聖賢的書籍,教誨人們要忠誠孝順,說話要謹慎,行爲要檢點,建功立業使名播揚,所有這些也都已講得很全面詳細了。而魏晉以來,所作的一些諸子書籍,類似的道理重複而且內容相近,一個接一個互相模仿學習,這好比屋下又架屋,牀上又放牀,顯得多餘無用了。我如今之所以要再寫這部《家訓》,並非是敢於給大家在辦事爲人處世方面作什麼規範,而只是用來整頓家風,教育子孫後代。同樣的言語,因爲是所親近的人說出的就相信;同樣的命令,因爲是所佩服的人發出的就執行。禁止小孩的胡鬧嬉笑,那師友的訓誡,就不如阿姨的指揮;阻止俗人的打架爭吵,那堯舜的教導,就不如妻子的勸解。我希望這《家訓》能被你們所遵信,總還比阿姨。妻子的話來得賢明。

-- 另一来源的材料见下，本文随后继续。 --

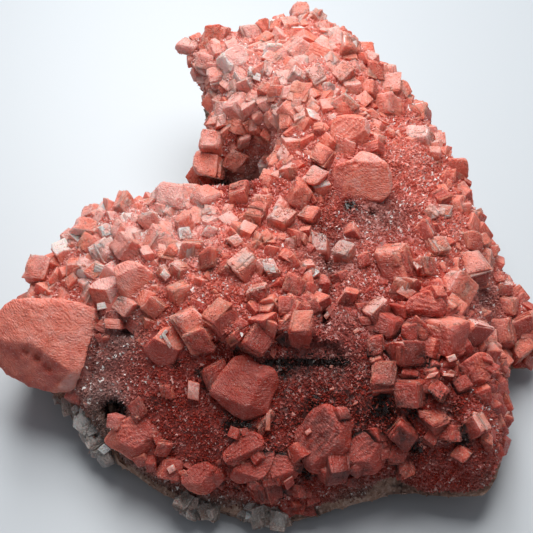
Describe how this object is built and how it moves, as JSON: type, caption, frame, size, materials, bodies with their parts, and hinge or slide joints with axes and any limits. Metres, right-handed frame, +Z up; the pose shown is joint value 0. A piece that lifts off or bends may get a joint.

我家的門風家教,向來嚴整週密,在我還小的時候,就受到誘導教誨。每天跟隨兩位兄弟,早晚孝順侍奉雙承,言談謹慎舉止端正,言語安詳神色平和,恭敬有禮小心翼翼,好似拜見尊嚴的君王一樣。雙親經常勸勉鼓勵我們,問我們的愛好崇尚,磨去我們的缺點,引導我們的特長,都既懇切又恰當。當我九歲的時候,父親去世了,家庭陷入困境,家道衰落,人口蕭條。哥哥撫養我,極其辛苦,他有仁愛而少威嚴,引導啓示也不那麼嚴切。我當時雖也誦讀《周禮》、《春秋左傳》,但又對寫文章稍有愛好,很大程度上受到社會世人的影響。慾望放縱,言語輕率,且不修邊幅。到十八九歲,才稍加磨礪,只因習慣已成自然,短時間難於去除。直到二十歲以後,大的過錯才較少發生,但還經常心是口非,善性與私情相矛盾,夜晚發覺清晨的錯誤,今天悔恨昨天犯下的過失,自己常嘆息由於缺乏教育,纔會到這一地步。回想起平生的意願志趣,體會深刻;不比那光閱讀古書上的訓誡,只是經過一下眼睛耳朵而已。所以寫下這二十篇文字,給你們作爲鑑戒。